■ **Challenge**
From the records below, transcribe only the lines running from the one with "Recreate this object as parametric Blender" through the one with "the boss up.". Keep both of those end lines.

-- start The records --

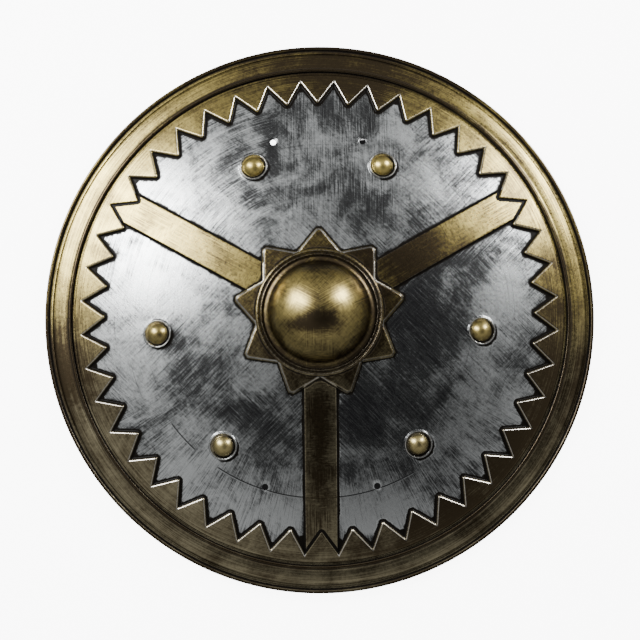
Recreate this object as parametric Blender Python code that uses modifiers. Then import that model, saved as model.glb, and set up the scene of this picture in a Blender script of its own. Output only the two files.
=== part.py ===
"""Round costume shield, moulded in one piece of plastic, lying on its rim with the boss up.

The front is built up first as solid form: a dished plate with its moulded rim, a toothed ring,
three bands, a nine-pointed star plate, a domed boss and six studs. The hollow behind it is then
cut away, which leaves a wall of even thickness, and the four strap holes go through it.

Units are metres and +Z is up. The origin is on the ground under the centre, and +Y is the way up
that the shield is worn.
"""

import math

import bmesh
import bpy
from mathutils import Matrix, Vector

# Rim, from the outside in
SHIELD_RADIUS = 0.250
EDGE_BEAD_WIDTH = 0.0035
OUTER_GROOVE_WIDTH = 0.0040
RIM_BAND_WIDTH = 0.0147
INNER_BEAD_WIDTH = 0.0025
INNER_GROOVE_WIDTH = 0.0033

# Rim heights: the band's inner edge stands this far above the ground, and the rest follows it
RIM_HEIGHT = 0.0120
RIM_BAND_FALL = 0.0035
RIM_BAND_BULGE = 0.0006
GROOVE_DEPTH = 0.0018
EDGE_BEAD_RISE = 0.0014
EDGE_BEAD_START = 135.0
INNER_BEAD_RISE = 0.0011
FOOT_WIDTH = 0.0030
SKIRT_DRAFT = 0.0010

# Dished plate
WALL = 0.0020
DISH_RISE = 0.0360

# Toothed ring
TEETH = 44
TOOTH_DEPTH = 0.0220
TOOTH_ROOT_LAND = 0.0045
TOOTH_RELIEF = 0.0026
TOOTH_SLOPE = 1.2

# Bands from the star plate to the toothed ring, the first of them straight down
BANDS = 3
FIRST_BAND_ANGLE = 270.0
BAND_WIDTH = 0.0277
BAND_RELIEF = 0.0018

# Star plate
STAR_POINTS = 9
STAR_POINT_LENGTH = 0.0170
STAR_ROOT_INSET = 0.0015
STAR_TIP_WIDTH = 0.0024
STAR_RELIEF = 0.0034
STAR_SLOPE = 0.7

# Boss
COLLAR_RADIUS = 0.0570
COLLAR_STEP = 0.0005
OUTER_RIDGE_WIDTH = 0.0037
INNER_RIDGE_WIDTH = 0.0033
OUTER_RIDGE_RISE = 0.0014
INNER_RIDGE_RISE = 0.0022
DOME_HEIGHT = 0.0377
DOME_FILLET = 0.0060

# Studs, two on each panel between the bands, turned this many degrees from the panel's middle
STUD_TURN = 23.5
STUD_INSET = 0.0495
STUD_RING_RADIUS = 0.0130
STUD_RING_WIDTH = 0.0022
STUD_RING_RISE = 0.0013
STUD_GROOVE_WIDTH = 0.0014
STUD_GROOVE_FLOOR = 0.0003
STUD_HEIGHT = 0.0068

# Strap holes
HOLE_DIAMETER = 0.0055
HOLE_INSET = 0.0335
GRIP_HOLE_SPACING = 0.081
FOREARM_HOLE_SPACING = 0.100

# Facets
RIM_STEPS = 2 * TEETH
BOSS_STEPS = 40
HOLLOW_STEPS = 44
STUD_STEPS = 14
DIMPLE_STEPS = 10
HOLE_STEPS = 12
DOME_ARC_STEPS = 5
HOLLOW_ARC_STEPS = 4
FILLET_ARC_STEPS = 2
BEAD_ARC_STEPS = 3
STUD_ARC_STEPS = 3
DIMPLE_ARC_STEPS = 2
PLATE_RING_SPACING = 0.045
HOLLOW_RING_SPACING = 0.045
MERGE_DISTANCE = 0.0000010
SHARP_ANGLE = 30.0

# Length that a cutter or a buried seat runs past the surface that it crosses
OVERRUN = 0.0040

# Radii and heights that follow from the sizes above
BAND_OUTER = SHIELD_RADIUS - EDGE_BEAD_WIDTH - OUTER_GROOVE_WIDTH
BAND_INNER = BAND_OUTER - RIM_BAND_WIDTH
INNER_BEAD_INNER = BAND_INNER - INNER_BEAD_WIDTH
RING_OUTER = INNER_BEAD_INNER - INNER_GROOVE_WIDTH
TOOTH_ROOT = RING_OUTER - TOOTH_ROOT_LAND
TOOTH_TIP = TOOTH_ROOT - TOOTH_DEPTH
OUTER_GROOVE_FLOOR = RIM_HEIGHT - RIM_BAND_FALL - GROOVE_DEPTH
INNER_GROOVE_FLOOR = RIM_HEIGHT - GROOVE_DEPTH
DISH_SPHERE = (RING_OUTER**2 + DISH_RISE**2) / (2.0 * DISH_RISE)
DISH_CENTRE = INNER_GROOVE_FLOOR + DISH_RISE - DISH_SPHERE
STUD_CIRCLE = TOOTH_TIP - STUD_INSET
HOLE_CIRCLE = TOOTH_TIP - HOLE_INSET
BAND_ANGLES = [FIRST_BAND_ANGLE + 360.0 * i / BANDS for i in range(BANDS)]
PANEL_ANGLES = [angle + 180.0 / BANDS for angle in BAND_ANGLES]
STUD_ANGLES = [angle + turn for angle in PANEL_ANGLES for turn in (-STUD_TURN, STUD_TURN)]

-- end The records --
-- start The records --

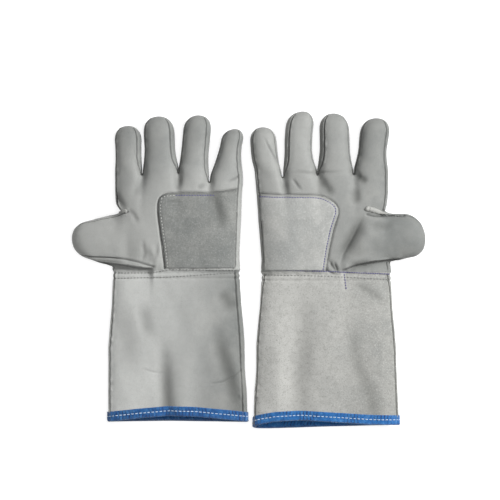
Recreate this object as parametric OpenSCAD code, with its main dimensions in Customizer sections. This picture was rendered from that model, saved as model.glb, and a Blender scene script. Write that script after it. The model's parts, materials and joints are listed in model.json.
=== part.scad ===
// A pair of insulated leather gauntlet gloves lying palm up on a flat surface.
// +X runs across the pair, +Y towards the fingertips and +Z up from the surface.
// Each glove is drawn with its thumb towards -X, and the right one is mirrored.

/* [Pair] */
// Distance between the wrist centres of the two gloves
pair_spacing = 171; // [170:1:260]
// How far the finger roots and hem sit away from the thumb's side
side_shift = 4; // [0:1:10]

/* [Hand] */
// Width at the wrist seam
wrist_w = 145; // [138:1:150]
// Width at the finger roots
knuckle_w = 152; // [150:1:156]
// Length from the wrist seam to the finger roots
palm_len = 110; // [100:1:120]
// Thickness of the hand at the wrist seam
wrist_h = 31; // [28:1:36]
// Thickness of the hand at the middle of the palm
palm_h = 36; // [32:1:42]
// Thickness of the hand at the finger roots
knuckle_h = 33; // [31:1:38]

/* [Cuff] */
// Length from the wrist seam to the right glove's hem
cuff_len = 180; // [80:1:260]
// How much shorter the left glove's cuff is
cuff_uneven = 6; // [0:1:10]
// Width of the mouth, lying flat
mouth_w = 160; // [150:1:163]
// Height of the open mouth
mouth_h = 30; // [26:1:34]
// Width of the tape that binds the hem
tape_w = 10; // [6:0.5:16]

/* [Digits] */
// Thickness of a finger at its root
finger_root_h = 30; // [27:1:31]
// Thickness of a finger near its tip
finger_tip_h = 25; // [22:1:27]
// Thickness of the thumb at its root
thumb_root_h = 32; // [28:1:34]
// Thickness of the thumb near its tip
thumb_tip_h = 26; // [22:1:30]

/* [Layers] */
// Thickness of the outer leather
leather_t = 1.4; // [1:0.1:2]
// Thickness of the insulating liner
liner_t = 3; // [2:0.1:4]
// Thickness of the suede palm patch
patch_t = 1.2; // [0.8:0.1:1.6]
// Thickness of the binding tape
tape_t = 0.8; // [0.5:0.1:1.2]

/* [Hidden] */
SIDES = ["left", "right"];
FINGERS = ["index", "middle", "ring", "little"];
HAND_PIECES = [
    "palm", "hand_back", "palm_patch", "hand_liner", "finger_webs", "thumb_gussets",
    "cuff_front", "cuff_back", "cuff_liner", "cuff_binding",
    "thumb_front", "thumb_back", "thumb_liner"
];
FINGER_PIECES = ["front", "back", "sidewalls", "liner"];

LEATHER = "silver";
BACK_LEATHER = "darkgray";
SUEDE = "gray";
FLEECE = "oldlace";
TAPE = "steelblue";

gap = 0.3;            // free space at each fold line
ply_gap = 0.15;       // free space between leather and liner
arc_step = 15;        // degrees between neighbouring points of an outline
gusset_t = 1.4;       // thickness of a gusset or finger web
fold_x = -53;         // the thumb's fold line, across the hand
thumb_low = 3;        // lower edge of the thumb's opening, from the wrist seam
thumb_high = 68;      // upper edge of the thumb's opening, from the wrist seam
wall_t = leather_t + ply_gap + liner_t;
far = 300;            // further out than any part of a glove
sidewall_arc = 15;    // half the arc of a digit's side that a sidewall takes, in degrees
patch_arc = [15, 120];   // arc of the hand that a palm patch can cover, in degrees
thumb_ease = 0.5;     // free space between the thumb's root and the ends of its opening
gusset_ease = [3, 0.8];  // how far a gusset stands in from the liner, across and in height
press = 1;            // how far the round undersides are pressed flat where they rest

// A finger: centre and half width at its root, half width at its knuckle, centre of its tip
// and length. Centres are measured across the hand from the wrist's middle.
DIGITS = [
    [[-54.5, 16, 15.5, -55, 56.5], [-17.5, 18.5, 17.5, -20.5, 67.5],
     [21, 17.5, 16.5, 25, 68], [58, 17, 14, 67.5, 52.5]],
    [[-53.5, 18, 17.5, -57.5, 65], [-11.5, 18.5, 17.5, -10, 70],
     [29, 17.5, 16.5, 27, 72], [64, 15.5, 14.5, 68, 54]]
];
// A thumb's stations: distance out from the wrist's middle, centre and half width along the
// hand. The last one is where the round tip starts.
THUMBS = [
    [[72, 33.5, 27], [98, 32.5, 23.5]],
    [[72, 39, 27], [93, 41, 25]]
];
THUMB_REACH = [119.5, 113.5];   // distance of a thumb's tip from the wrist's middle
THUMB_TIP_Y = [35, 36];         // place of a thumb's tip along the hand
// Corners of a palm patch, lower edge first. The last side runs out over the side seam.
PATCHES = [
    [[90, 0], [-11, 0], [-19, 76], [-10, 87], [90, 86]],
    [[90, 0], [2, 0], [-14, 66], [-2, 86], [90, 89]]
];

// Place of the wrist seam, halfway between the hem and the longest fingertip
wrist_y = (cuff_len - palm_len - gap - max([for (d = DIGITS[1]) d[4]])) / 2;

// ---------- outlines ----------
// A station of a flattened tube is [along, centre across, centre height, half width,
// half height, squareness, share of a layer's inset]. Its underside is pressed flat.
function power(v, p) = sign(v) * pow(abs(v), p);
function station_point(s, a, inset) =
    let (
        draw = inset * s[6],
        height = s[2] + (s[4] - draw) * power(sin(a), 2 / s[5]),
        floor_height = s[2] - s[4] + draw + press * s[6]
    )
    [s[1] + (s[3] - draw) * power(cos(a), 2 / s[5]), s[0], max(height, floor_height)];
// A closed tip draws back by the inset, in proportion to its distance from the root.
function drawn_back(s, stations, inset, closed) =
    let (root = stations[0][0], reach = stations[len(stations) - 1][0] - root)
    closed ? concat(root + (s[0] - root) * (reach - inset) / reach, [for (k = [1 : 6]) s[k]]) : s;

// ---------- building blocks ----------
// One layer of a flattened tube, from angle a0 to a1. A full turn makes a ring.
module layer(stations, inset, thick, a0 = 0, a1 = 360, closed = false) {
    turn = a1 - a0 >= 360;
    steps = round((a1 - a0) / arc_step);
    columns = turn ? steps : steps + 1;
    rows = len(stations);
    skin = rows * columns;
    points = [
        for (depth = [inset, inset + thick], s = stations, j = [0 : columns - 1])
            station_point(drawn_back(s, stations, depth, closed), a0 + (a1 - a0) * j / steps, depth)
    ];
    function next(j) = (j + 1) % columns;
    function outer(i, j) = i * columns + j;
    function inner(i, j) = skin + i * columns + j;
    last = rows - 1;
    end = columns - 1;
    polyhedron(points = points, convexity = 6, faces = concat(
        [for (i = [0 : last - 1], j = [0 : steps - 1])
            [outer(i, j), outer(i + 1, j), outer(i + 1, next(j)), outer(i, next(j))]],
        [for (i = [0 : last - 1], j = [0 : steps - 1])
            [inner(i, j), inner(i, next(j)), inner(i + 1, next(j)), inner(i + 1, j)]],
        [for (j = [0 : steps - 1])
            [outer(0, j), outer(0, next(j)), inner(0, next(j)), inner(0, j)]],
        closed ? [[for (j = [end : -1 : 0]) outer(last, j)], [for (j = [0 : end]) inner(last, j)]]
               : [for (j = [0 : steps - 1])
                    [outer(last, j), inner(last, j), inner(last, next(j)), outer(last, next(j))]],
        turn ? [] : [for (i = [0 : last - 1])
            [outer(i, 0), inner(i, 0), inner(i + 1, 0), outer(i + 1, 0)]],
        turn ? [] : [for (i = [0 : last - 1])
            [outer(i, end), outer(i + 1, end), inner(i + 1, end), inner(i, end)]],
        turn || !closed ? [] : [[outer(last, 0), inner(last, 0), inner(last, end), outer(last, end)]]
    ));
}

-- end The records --
-- start The records --

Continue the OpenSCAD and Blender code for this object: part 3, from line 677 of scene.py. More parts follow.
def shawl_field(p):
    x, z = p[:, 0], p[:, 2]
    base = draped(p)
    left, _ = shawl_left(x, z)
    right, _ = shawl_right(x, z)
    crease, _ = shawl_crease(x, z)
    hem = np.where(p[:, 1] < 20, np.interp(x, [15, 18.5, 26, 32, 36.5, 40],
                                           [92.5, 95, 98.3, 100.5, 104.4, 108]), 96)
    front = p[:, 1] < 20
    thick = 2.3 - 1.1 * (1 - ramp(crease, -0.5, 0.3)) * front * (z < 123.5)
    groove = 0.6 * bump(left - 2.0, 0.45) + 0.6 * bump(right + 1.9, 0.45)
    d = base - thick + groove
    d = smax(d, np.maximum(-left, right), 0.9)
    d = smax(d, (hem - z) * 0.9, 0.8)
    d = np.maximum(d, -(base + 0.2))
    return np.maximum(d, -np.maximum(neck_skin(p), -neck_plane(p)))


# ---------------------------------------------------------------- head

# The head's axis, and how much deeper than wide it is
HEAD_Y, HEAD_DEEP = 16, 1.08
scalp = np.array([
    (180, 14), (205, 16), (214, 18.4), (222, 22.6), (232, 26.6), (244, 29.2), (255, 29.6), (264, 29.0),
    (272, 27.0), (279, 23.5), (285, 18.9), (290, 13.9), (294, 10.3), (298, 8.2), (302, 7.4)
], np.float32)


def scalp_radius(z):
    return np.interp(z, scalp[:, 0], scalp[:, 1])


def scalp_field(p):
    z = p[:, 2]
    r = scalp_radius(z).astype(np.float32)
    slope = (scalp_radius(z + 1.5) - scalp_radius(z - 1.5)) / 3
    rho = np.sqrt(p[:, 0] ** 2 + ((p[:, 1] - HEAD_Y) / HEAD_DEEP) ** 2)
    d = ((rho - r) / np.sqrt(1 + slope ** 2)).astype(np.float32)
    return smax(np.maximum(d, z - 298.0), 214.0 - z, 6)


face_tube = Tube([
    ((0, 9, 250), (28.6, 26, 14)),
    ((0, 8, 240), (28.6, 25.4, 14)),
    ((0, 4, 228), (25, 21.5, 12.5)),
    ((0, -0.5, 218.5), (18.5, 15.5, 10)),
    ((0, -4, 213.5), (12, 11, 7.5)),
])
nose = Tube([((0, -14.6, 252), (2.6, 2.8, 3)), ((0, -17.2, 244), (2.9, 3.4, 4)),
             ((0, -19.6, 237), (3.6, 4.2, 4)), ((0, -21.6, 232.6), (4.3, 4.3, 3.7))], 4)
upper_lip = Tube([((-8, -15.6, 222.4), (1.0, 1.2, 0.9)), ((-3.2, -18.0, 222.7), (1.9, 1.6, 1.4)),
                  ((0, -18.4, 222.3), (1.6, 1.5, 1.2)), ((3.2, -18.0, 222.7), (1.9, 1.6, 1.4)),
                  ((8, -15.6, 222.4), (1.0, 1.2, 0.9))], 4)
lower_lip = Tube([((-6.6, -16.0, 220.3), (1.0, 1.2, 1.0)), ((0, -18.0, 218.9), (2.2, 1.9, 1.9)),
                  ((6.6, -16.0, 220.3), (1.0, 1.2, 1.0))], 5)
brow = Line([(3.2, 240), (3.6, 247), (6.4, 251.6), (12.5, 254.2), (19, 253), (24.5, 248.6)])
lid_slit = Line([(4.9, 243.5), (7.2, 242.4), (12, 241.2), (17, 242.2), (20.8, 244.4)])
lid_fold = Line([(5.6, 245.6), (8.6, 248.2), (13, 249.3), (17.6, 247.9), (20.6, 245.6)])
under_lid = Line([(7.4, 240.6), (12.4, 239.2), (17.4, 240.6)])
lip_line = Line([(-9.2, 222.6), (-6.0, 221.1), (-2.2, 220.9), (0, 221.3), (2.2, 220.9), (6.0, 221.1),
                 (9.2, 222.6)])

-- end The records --

■ **Solution for this problem**
Recreate this object as parametric Blender Python code that uses modifiers. Then import that model, saved as model.glb, and set up the scene of this picture in a Blender script of its own. Output only the two files.
=== part.py ===
"""Round costume shield, moulded in one piece of plastic, lying on its rim with the boss up.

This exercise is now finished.